3. ARP spoofing - this is where a host on the same segment as other hosts modify the ARP table on the edge router/gateway to point to the attacker's MAC and are able to redirect traffic to themselves. This can be done using ARP request or Gratuitous ARP mechanisms. This is a bit tougher to defend against, but can happen regardless of whether you are using VLANs or not.
4. Spanning-Tree attacks - this is where attackers could cause a DoS and bring down the L2 network section by generated malicious STP BDPUs and become root bridges or confuse the protocol to block specific ports. This can happen regardless of usage of VLANs, plus features like bpdu-guard and root-guard help prevent this type of stuff.

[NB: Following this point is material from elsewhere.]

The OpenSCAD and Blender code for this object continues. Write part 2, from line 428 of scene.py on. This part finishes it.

5. VRRP or HRSP tampering - break the failover protocol for the default gateway, take over the gateway MAC yourself, etc.

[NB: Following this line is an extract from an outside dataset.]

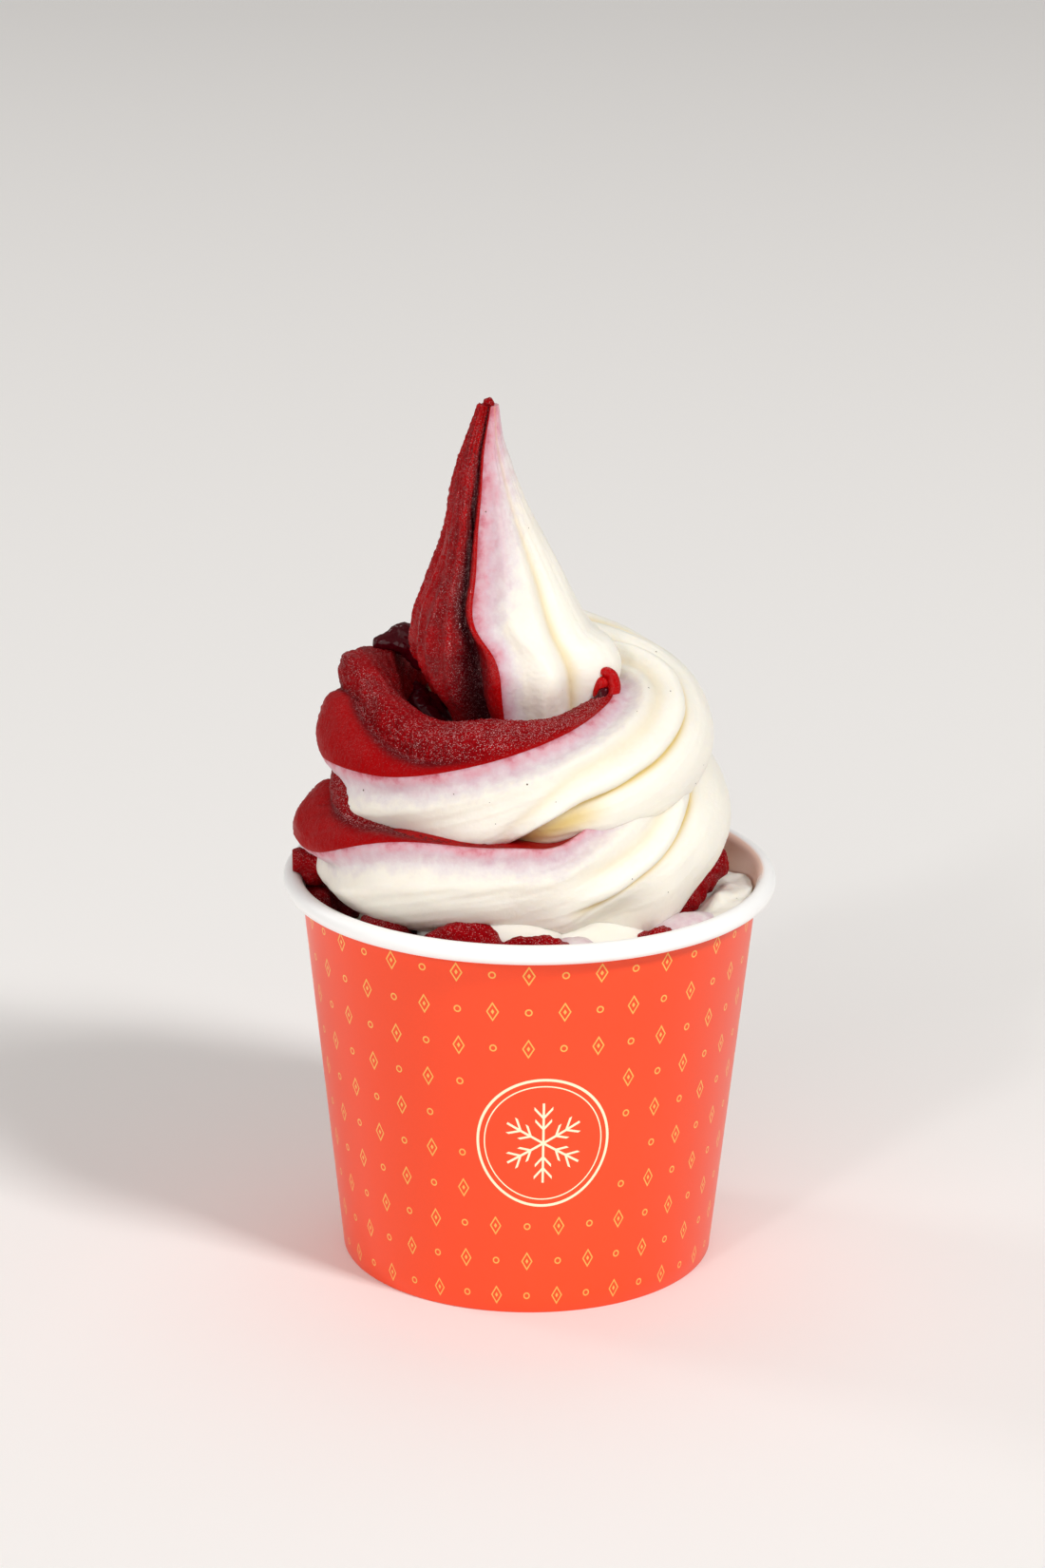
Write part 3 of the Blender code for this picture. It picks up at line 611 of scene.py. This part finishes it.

6. Starve out the DHCP address range - not as big of deal of DMZ, unless you are using DHCP for servers.
We on the vShield Zones teams recognize these issues and try to provide visibility to VMs and flows destined/sourced to and from VMs from a network perspective. Using Zones, you can see an ARP spoofing attack from a VM or a physical host on a segment and remediate the issue. Security best practices claim that you need visibility into L2 to deal with these type of issues, so in addition to providing firewalling functionality, we spent a lot of time on providing microflow visibility.
Also, we are seeing lots of customers using vShield Zones to isolate and segment clusters to provide dual-purpose for DMZ and internal server VMs usage using VLANs + vShield Zones isolation. We will be posting papers on this front and there will be examples at VMworld on how this can work. We are seeing three major use cases in the context of this:
1. Isolated/Segment DMZ in a dedicated set of ESX hosts or cluster with multiple trust zones provided by the vShield Zones.
2. Fully collapsed DMZ where the cluster or set of ESX hosts are shared by internal VMs and Internet-facing VMs.
3. Branch office environments where there may be some VMs hosted with Internet access, some for internal server usage and VDI as well.